While newspapers all over the world are facing a shrinking readership and fierce competition from Internet news sources, some media companies are reaching out to a target group which is usually overlooked, namely children and teenagers.
First in Denmark, and later in Poland, newspaper publishers noticed the yet unexplored potential of building brand awareness among very young children and possible future readers while helping them at the same time to develop new journalism skills, such as gathering information, writing stories and eventually producing their own newspaper.
In 2007, the Danish tabloid Extra Bladet launched Redaktionen (The Newsdesk), an Internet based platform designed to help students, ages 14–17, to create their own school newspaper with the assistance of media professionals. In October 2011, the platform will be celebrating its third anniversary.
The newspaper creating process consists of nine phases, during which students learn the basic skills of journalism and newspaper making: from editorial meetings to selection of topics, newswriting and interaction with readers.
Photo credit: Extra Bladet Skole
Thanks to inbuilt tutorials, explanatory videos and a number of virtual assistants developed by professional journalists, students learn to create a newspaper layout that will be attractive for potential readers.
Moreover, teachers receive a thorough guide approved by the Danish Ministry of Education. Extra Bladet provides them a telephone and e-mail help hotline tthroughout the programme.
When the newspaper is ready, Extra Bladet delivers 1,000 colour prints of the paper directly to the school where it has been created. By now, around 400 Danish schools have participated in the project and more than 1.1 million school papers have been printed.

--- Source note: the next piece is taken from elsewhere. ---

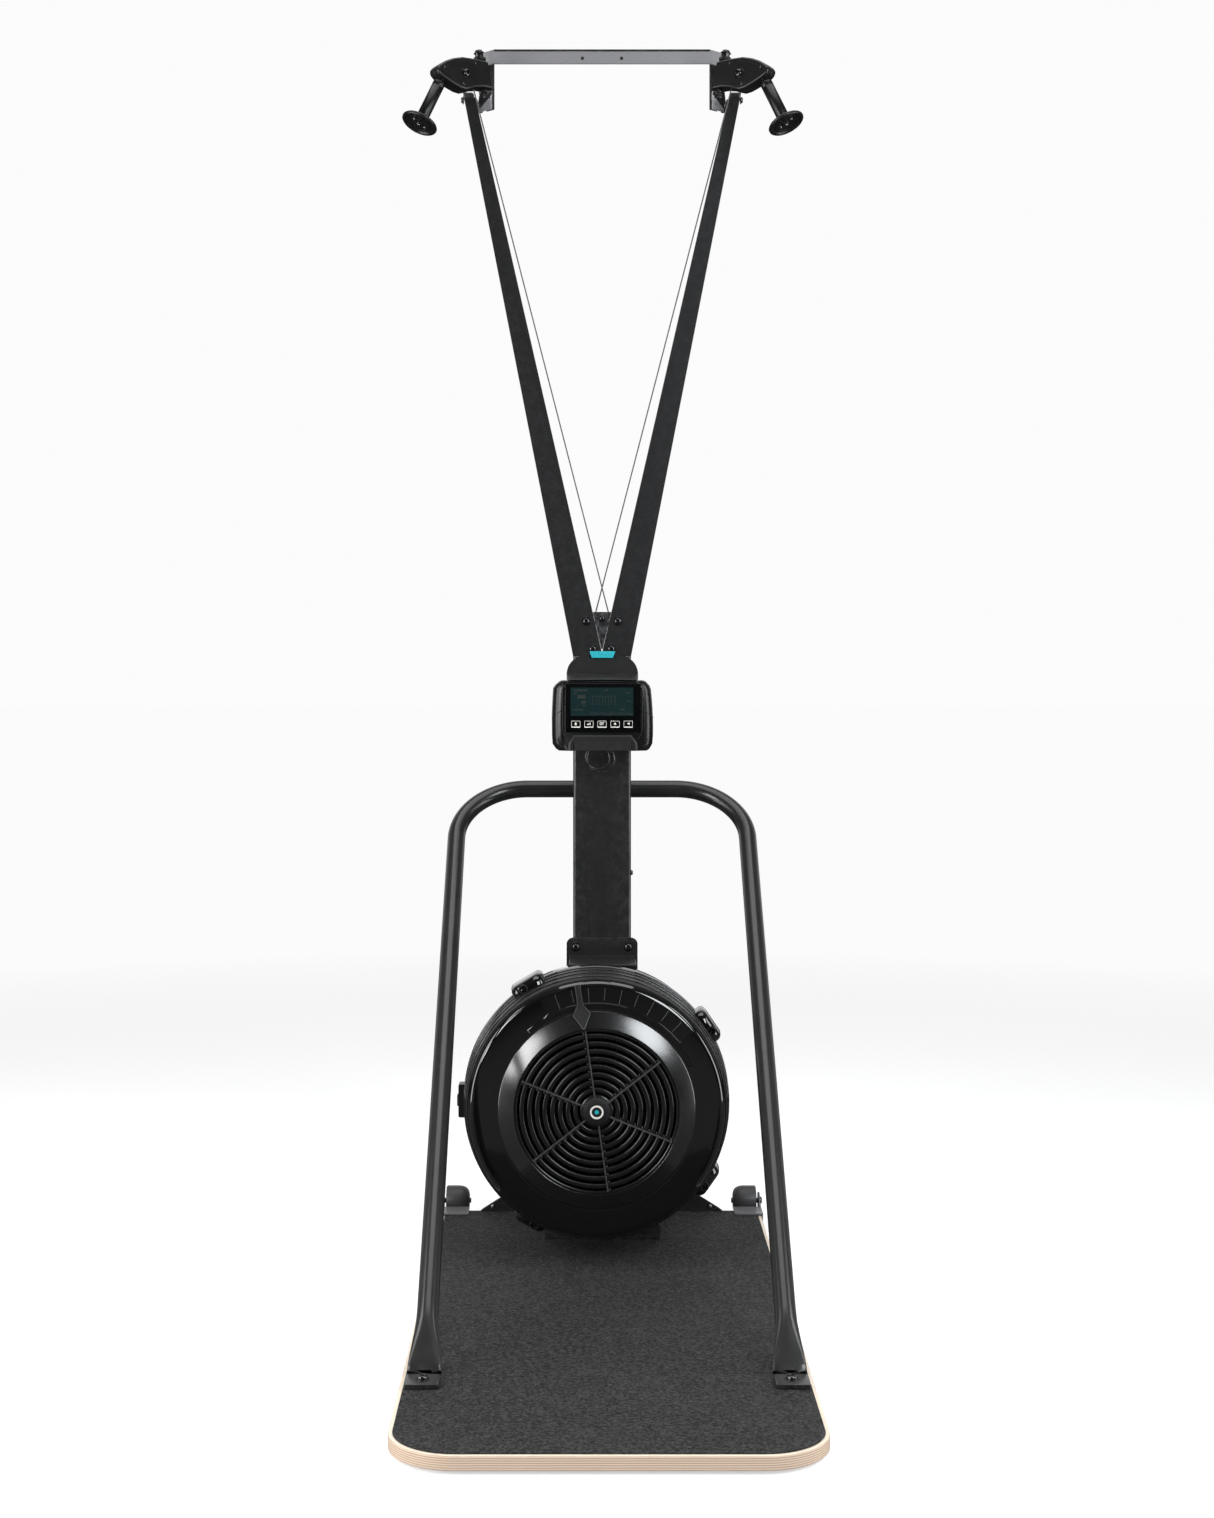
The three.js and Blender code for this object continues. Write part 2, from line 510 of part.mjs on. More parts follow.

“On the educational level, our main goal is to teach students how to write and edit a newspaper and to let them experience the influence it can have on the local community,” says Extra Bladet’s Project Chief, Louise Abildgaard Grøn, who believes that newspapers made by students can influence not only the school environment, but also reach beyond it.
Success needs patience
Another purpose of the project is to get youngsters involved in the Extra Bladet brand long before they become potential customers. Grøn does not expect the Redaktionen initiative to have any direct influence on sales figures just yet. “This is a long term investment to build up a strong relationship with our brand and we have been successful in building intense loyalty among the young people who have participated in the project,” she says.
The lack of immediate results has not discouraged other publishers to follow suit. In the fall of 2010 Polskapresse, one of the largest publishers of regional dailies in Poland, introduced a similar project. “We are not afraid to say that we liked Extra Bladet’s project, and that it inspired us,” Magdalena Chudzikiewicz, Polskapresse PR Manager, told Forum4editors.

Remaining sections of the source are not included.